Effect of Load Spectra on Mechanistic–Empirical Flexible Pavement Design

Abstract

The transition from equivalent single-axle loads to load spectra represents a significant change in traffic characterization as many agencies begin the migration from empirically based pavement design methods to mechanistic–empirical (M-E) approaches. A key issue lies in determining appropriate representative load spectra that can be used for design. Previous studies have examined differences between load spectra and have largely found them statistically different and site-specific. This study proposes an approach to evaluating different load spectra in terms of practical effects on resulting flexible pavement thickness design. Load spectra from 12 sites in Alabama were evaluated against a statewide load distribution.

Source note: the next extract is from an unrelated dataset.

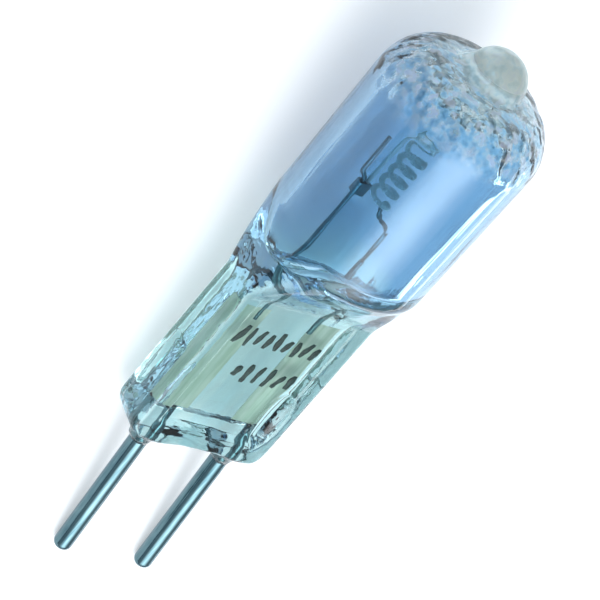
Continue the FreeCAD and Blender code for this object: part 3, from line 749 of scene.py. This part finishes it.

Customized M-E design software featuring Monte Carlo simulation and layered elastic analysis generated pavement response distributions for a range of three-layer pavement structures. The responses were transformed through calibrated transfer functions into predictions of pavement performance from which required thicknesses were derived. For the 36 design scenarios considered (3 soil types and 12 load spectra), approximately 86% of the design thicknesses were within 0.5 in. of the thickness determined from the statewide load spectra. It was concluded that, in practical terms, statewide load spectra are warranted for use and will not adversely affect most pavement designs. However, local knowledge and experience should be used to determine when site-specific data should be collected for pavement design.